China Dolls, by Lisa See

image

One star, read in June 2014.

I tried to give this two stars, but the more I thought about it, the worse it seemed, and I just don’t think it deserves the second one. I’m a devoted Lisa See fan, and the premise was so intriguing, so I don’t do this lightly. But I really did not like this book.

When I read Song of the Silk Road by Mingmei Yip, I thought it was just terrible, terrible writing. Now I wonder if this is a deliberate style, because I’ve read Lisa See’s other books and the writing was beautiful. But why would she choose to write like this? Because it is terrible writing, it really is. For a moment I thought it might be that she wasn’t good at writing first-person narrators, but no, all her other books had those… Then I wondered if it was the time period, that she was going for some kind of historical feel—but Shanghai Girls takes place in the same setting, and it was beautifully written. True, some of it is a Chinese style, with the proverbs and hyphenated adjectives that I have to admit, I just hate. “Top-top stars,” “no-no girls,” “true-heart friend,” and all that. But the narration is a different thing, and I don’t understand why such a good writer would intentionally use such a painfully unsophisticated style.

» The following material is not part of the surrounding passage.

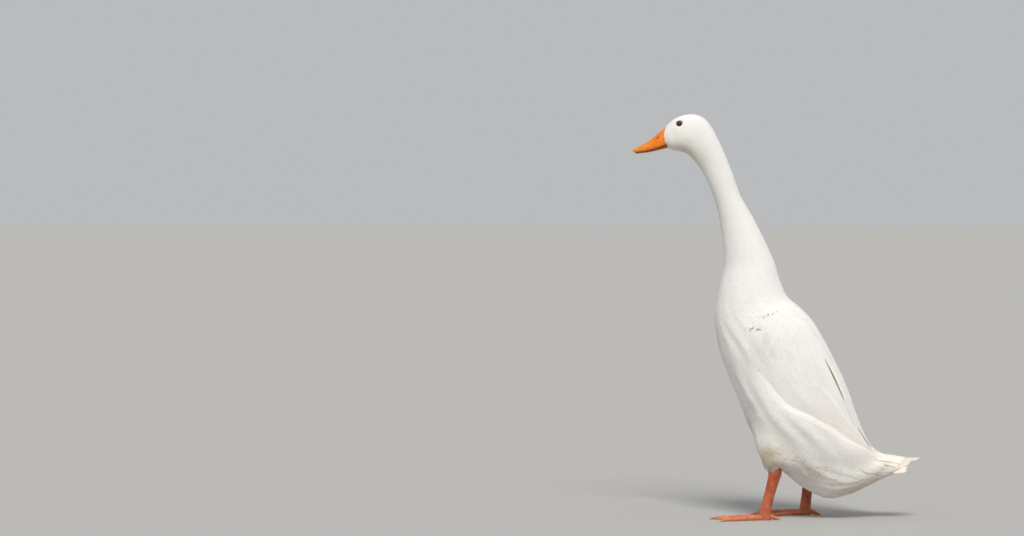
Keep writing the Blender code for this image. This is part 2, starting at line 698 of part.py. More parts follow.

“Lee, Tom, sweet ones, let me give this to you straight,” I declared. “Grace and I won’t go to New York unless you hire Helen and Eddie too.” The two men exchanged glances. Could we really be such prima donnas? YES!

Around noon, Joe arrived, wanting to check on us. He looked just as unsettled as we felt: This is bad, very, very bad.

Before Grace could answer, someone pounded on the door. Double fists! Terror shot through my body as my woman parts constricted, yanking in fear up to my heart.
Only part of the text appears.